In particular, property developers suffered broadly, with Cheung Kong Property down 2.23 per cent to HK$50.35, Henderson Land down 1.79 per cent to HK$41.15, and Sun Hung Kai Properties off 2.16 per cent.

10.10am | It may be a bad day ahead for Hong Kong stocks | Sarah Zheng

Hong Kong property developer Whart Holdings sank 3.76 per cent to trade at HK$52.45, the second biggest loser among all blue chips.

“Both US dollar exchange rate and US treasury yield rose obviously, which will be unfavourable to Hong Kong stock market. We expect Hong Kong stocks to suffer selling pressure today,” Ben Kwong Man-bun, a director for KGI, wrote in a note on Thursday morning.

“The Hang Seng Index is expected to trade between 22,100 -22,500 today,” he said.

10.05am | Property leads losers | Laura He

Property stocks were among the worst performers in Hong Kong, with a 2.3 per cent loss on average.

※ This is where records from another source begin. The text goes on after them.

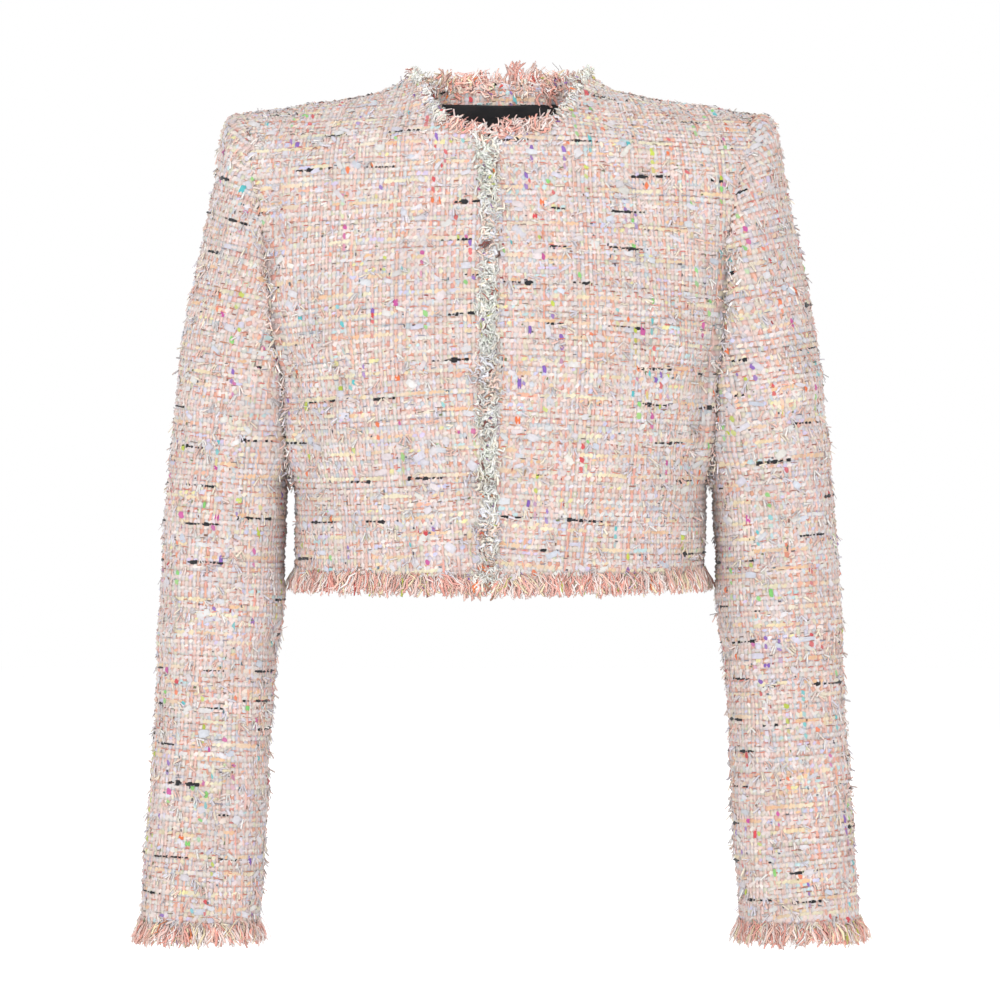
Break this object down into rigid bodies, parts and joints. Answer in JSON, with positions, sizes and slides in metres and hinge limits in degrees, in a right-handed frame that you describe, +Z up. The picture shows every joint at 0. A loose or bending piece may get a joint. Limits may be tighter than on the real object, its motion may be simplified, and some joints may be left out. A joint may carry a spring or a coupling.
{
  "type": "cropped tweed jacket",
  "caption": "Cropped collarless jacket of boucle tweed with long two-piece sleeves and frayed edges, hollow and filled out as when it is worn.",
  "frame": {"origin": "the middle of the neck opening, level with the high points of the shoulders, where the wearer's shoulders carry it", "axes": "+Z up, the front faces -Y, and the wearer's left side is at +X"},
  "size_m": [0.5428, 0.2391, 0.664],
  "materials": {
    "tweed": "loose pink, cream and white boucle tweed",
    "coral_fringe": "frayed coral and pink warp ends",
    "pale_fringe": "frayed grey-white weft ends",
    "black_label": "plain satin-woven tab"
  },
  "bodies": {
    "root": {"front_left": "tweed", "front_right": "tweed", "back": "tweed", "sleeve_top_left": "tweed", "sleeve_under_left": "tweed", "sleeve_top_right": "tweed", "sleeve_under_right": "tweed", "neck_label": "black_label", "hem_fringe_left": "coral_fringe", "hem_fringe_right": "coral_fringe", "hem_fringe_back": "coral_fringe", "cuff_fringe_left": "coral_fringe", "cuff_fringe_right": "coral_fringe", "neck_fringe_left": "coral_fringe", "neck_fringe_right": "coral_fringe", "neck_fringe_back": "coral_fringe", "front_fringe_left": "pale_fringe", "front_fringe_right": "pale_fringe"}
  },
  "joints": []
}
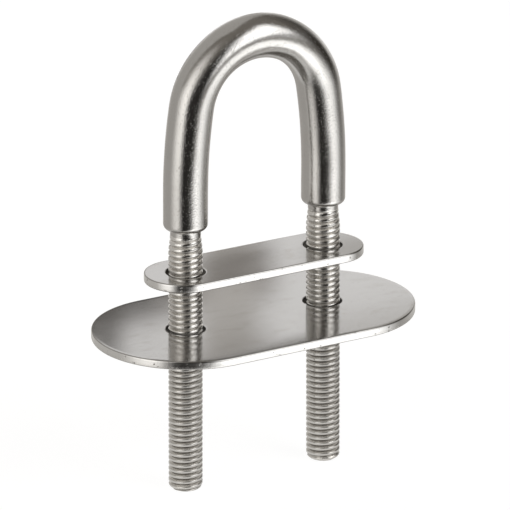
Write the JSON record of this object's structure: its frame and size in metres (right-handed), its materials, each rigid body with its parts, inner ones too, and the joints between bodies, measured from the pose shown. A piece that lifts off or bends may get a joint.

10am | Hong Kong stocks fall further | Laura He

Hong Kong stocks widened opening losses in early trading. The Hang Seng Index declined 1.2 per cent or 268.82 points to 22,187.8. The Hang Seng China Enterprises Index dropped 1.8 per cent or 170.56 points to 9,535.59.

In the meantime, the Shanghai Composite Index fell 0.7 per cent to 3,117.86. The Shenzhen Composite Index dipped 0.1 per cent to 1,962.28.

9.40am | Hong Kong matches Fed move | Enoch Yiu

The Hong Kong Monetary Authority raised the base rate for the first time in a year, following a widely anticipated move by the US Federal Reserve to end almost a decade of cheap capital.

9.35am | Hong Kong, Shanghai stocks open lower | Laura He

Hong Kong’s Hang Seng Index opened down on Thursday by 0.9 per cent or 198.91 points at 22,257.71. The H-shares index fell 1.3 per cent or 122.18 points to 9,583.97.

In the mainland, the Shanghai Composite Index opened 0.5 per cent lower at 3,125.76. The CSI300 Index dropped 0.5 per cent to 3,363.86.

The Shenzhen Composite Index edged down 0.2 per cent to 1,956.34 in early trading. The Shenzhen Component Index traded flat at 10,233.14. However, the Nasdaq-style ChiNext moved up 0.2 per cent to 1,966.17.

On Wednesday, the Hang Seng Index eked out gains to close at 22,456.62, up less than 0.1 per cent. The Shanghai Composite fell 0.5 per cent to end at 3,140.53. The Shenzhen Composite finished 0.8 per cent lower at 1,959.86.